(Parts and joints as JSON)

⟨

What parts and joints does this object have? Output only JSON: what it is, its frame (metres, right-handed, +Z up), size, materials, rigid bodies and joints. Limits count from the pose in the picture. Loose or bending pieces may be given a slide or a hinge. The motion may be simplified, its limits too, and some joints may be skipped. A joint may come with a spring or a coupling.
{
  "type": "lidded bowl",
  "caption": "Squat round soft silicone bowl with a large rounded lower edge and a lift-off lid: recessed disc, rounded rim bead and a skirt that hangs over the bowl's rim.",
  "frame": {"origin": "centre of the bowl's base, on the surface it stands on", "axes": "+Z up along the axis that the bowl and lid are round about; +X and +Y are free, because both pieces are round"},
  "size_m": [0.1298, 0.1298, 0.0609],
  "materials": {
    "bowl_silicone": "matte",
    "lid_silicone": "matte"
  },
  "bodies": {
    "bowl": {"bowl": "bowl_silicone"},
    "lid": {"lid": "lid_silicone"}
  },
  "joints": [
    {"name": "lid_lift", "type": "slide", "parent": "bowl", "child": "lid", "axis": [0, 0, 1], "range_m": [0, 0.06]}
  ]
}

⟩
⟨

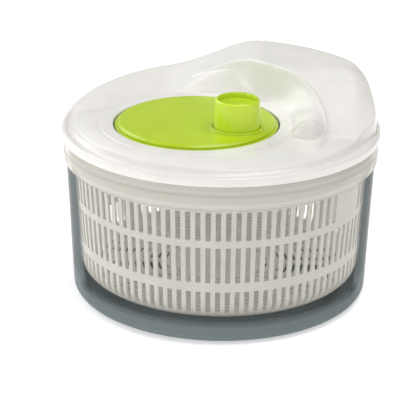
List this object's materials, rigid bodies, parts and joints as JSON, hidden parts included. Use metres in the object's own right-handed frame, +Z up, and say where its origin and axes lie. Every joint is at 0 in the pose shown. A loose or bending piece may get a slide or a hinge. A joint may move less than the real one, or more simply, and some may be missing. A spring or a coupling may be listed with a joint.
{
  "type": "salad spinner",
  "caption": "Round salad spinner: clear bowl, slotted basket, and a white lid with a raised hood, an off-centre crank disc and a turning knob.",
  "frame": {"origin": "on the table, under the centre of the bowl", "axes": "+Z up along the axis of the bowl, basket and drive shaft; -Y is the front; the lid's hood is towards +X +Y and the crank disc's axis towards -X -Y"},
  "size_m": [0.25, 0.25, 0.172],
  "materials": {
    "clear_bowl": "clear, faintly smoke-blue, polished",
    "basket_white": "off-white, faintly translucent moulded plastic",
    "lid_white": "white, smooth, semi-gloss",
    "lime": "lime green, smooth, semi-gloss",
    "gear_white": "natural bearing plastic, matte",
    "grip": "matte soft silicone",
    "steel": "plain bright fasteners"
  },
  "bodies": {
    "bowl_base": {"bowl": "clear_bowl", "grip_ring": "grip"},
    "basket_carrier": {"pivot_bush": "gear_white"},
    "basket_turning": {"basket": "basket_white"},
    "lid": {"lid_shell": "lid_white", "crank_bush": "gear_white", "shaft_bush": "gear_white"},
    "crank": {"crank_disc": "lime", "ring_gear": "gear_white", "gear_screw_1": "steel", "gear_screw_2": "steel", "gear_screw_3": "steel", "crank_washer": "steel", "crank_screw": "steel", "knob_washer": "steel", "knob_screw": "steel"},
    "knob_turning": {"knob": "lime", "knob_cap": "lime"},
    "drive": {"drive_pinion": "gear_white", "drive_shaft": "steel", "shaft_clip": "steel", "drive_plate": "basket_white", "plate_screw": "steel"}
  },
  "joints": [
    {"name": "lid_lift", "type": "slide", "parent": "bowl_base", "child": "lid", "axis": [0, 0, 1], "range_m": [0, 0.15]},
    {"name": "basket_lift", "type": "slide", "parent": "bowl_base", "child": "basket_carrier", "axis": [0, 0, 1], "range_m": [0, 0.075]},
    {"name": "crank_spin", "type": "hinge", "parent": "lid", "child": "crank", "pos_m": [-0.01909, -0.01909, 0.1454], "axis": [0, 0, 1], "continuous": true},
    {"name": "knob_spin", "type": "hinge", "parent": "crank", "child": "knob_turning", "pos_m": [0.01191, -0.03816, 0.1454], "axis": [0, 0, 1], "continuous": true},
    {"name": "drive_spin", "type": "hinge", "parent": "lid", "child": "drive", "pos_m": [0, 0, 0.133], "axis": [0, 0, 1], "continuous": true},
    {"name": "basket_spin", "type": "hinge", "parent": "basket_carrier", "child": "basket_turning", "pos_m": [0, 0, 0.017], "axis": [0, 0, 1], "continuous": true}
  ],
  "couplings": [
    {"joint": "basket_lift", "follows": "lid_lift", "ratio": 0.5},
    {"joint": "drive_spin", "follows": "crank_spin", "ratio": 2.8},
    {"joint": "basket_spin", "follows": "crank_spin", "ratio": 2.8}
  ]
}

⟩

• [PROBLEM]: Where a line above contains the word "handed", copy that line.

• [WORKED SOLUTION]:
What parts and joints does this object have? Output only JSON: what it is, its frame (metres, right-handed, +Z up), size, materials, rigid bodies and joints. Limits count from the pose in the picture. Loose or bending pieces may be given a slide or a hinge. The motion may be simplified, its limits too, and some joints may be skipped. A joint may come with a spring or a coupling.
List this object's materials, rigid bodies, parts and joints as JSON, hidden parts included. Use metres in the object's own right-handed frame, +Z up, and say where its origin and axes lie. Every joint is at 0 in the pose shown. A loose or bending piece may get a slide or a hinge. A joint may move less than the real one, or more simply, and some may be missing. A spring or a coupling may be listed with a joint.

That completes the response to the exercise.